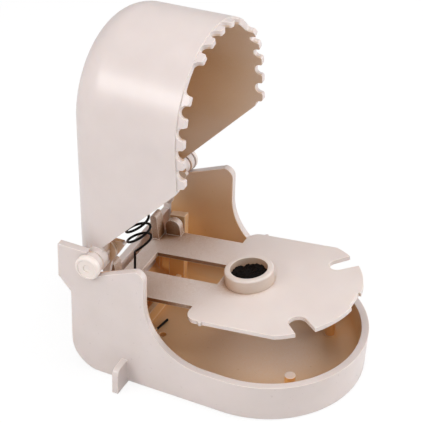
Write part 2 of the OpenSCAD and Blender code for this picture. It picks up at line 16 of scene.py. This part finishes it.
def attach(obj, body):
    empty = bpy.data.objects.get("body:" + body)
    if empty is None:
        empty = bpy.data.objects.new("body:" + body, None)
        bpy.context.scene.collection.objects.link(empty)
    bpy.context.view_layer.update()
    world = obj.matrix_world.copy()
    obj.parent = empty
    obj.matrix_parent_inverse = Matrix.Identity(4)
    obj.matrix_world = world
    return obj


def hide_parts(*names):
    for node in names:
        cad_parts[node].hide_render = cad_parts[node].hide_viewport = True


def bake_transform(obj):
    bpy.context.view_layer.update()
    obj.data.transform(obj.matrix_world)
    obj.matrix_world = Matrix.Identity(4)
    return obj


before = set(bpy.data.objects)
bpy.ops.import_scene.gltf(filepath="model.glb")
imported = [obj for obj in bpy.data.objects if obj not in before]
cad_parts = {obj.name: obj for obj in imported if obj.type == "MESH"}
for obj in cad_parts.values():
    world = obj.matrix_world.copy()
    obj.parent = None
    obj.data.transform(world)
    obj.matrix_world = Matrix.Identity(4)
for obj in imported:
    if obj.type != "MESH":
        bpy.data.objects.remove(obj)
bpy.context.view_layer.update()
MM = 0.001  # the frame is in metres, and the sizes below are in millimetres

# %% [markdown]
# ## Small helpers
# Colours are picked as sRGB hex values, as in any paint program, but shaders work
# with linear light. One function turns the first into the second.
# Nodes could be placed one by one in the shader editor. Here a second function adds
# a node in one line, which keeps every material short enough to read. A socket gets
# either another node's output, which makes a link, or a fixed value. Everything
# else is a setting of the node itself, and a colour ramp also takes its stops.

# %% Colour and node helpers
def linear(hex_colour):
    parts = [int(hex_colour[i:i + 2], 16) / 255 for i in (1, 3, 5)]
    light = [c / 12.92 if c <= 0.04045 else ((c + 0.055) / 1.055) ** 2.4 for c in parts]
    return (*light, 1.0)


def add(tree, kind, sockets=None, stops=(), **settings):
    node = tree.nodes.new(kind)
    for name, value in settings.items():
        setattr(node, name, value)
    for name, value in (sockets or {}).items():
        if isinstance(value, bpy.types.NodeSocket):
            tree.links.new(value, node.inputs[name])
        else:
            node.inputs[name].default_value = value
    if stops:
        elements = node.color_ramp.elements
        while len(elements) < len(stops):
            elements.new(1.0)
        for element, (position, colour) in zip(elements, stops):
            element.position = position
            element.color = linear(colour)
    return node


def new_material(name):
    material = bpy.data.materials.new(name)
    material.use_nodes = True
    material.node_tree.nodes.clear()
    return material, material.node_tree


print("mid grey #808080 is", round(linear("#808080")[0], 3), "in linear light")

# %% [markdown]
# ## The plastic
# The tub, jaw, pedal, cup and pins are injection moulded in high-impact
# polystyrene, a cheap and tough plastic. From a polished mould it comes out satin:
# broad soft highlights, no mirror. A very faint flow mottling keeps wide faces from
# looking like paper.
#
# Light that gets into a hollow bounces from wall to wall, and the plastic keeps a
# little of its blue and green each time, so the insides turn to warm tan while the
# outsides stay a cool cream. That could be left to many more light bounces, or be
# painted on by hand. Here it is painted shade: an occlusion node is quicker and
# follows the shape. It measures how open each spot is, and a colour ramp turns that
# into the painted tan shade.
#
# The edges of a thin moulding catch light and let it through, so they look a little
# paler. That light is painted into the colour as a highlight: a bevel node rounds
# the normal near an edge, and where it differs from the face's own normal the
# colour gets its painted highlight.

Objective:
From the first line of the data above to the line holding "return (*light, 1.0)", reproduce each line exactly; emit no other lines.

Solved problem:
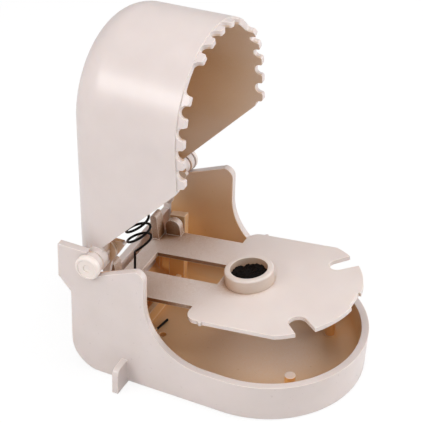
Write part 2 of the OpenSCAD and Blender code for this picture. It picks up at line 16 of scene.py. This part finishes it.
def attach(obj, body):
    empty = bpy.data.objects.get("body:" + body)
    if empty is None:
        empty = bpy.data.objects.new("body:" + body, None)
        bpy.context.scene.collection.objects.link(empty)
    bpy.context.view_layer.update()
    world = obj.matrix_world.copy()
    obj.parent = empty
    obj.matrix_parent_inverse = Matrix.Identity(4)
    obj.matrix_world = world
    return obj


def hide_parts(*names):
    for node in names:
        cad_parts[node].hide_render = cad_parts[node].hide_viewport = True


def bake_transform(obj):
    bpy.context.view_layer.update()
    obj.data.transform(obj.matrix_world)
    obj.matrix_world = Matrix.Identity(4)
    return obj


before = set(bpy.data.objects)
bpy.ops.import_scene.gltf(filepath="model.glb")
imported = [obj for obj in bpy.data.objects if obj not in before]
cad_parts = {obj.name: obj for obj in imported if obj.type == "MESH"}
for obj in cad_parts.values():
    world = obj.matrix_world.copy()
    obj.parent = None
    obj.data.transform(world)
    obj.matrix_world = Matrix.Identity(4)
for obj in imported:
    if obj.type != "MESH":
        bpy.data.objects.remove(obj)
bpy.context.view_layer.update()
MM = 0.001  # the frame is in metres, and the sizes below are in millimetres

# %% [markdown]
# ## Small helpers
# Colours are picked as sRGB hex values, as in any paint program, but shaders work
# with linear light. One function turns the first into the second.
# Nodes could be placed one by one in the shader editor. Here a second function adds
# a node in one line, which keeps every material short enough to read. A socket gets
# either another node's output, which makes a link, or a fixed value. Everything
# else is a setting of the node itself, and a colour ramp also takes its stops.

# %% Colour and node helpers
def linear(hex_colour):
    parts = [int(hex_colour[i:i + 2], 16) / 255 for i in (1, 3, 5)]
    light = [c / 12.92 if c <= 0.04045 else ((c + 0.055) / 1.055) ** 2.4 for c in parts]
    return (*light, 1.0)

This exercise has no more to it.